2. Les conséquences du dol

2.1. L’annulation du contrat de vente

Si le dol est constitué, le contrat peut être annulé par la personne dont le consentement a été vicié. Toutefois, pour faire annuler un contrat, il n’y a pas d’autres solution que d’engager une procédure. Le juge qui estime que le contrat est atteint de nullité va en tirer les conséquences. En principe, il faut remettre les choses dans l’état dans lequel elles étaient avant la conclusion du contrat. L’acheteur doit donc rendre le cheval et le vendeur doit rendre l’argent. Cependant, les juges tiennent compte du fait qu’on a pu s’attacher au cheval et admettent la possibilité pour l’acheteur de se faire rembourser seulement une partie du prix du cheval et de garder le cheval.

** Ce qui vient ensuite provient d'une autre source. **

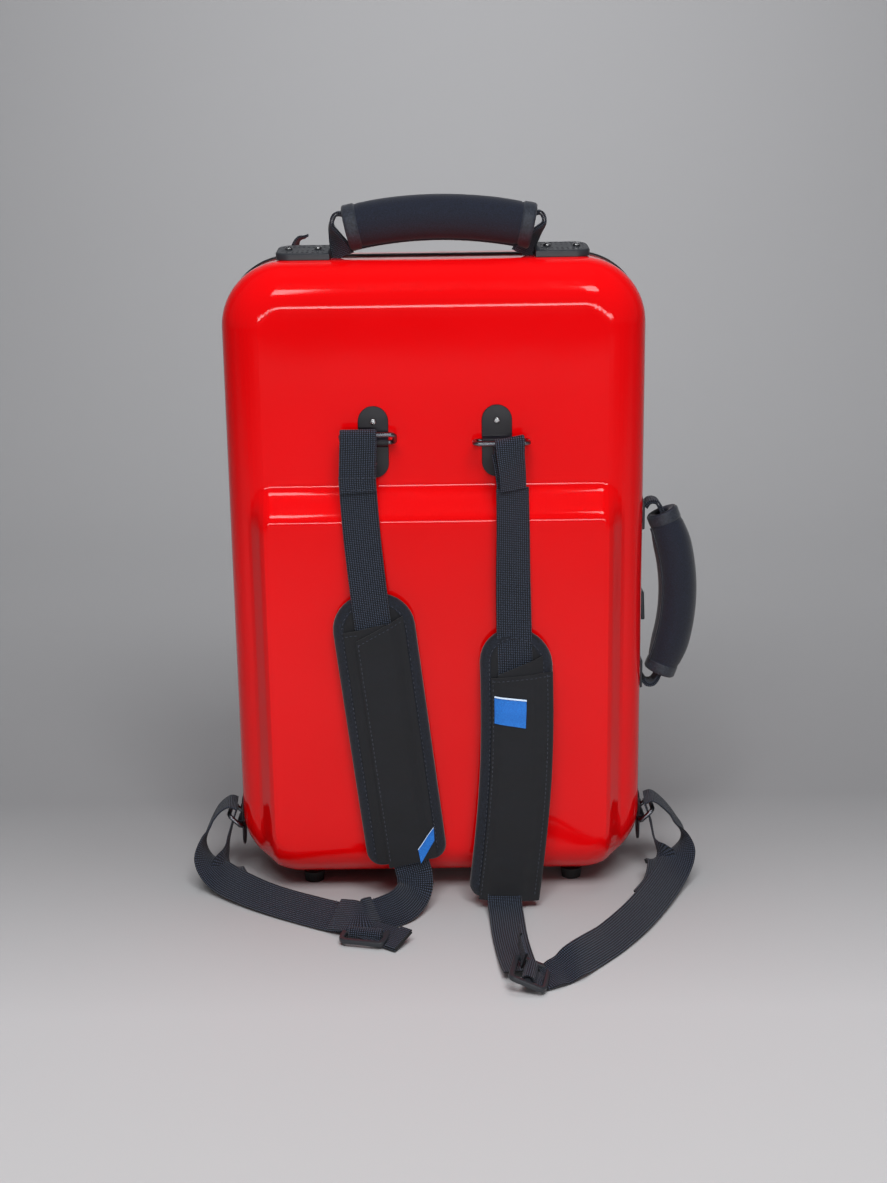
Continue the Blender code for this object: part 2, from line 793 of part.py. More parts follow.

2.2. Les dommages et intérêts

Si des frais ont été engagés par l’acheteur du fait du contrat, ces frais devront être remboursés par le vendeur au moyen de dommages et intérêts. Ce sera par exemple le cas de tous les frais vétérinaires engagés par l’acheteur postérieurement à la vente du cheval. Dans une affaire, un vendeur n’avait pas informé l’acheteur d’une opération de l’intestin grêle subie par le cheval quatre ans avant la vente. Le cheval a dû être euthanasié un an plus tard. Le vendeur coupable de réticence dolosive, est condamné à rembourser le prix du cheval (55 000 euros), rembourser l’ensemble des frais d’entretien mais également à verser des dommages et intérêts liés au préjudice sportif car le cavalier appartenait à l’équipe de France junior de CSO (Cour d’appel de Caen, arrêt du 14/06/2016).

En pratique, notez que le dol est rarement constitué en jurisprudence. En effet, il n’est pas toujours facile d’apporter la preuve de l’intention de tromper l’acheteur. D’où l’importance de toujours se ménager des preuves écrites en cas de litige.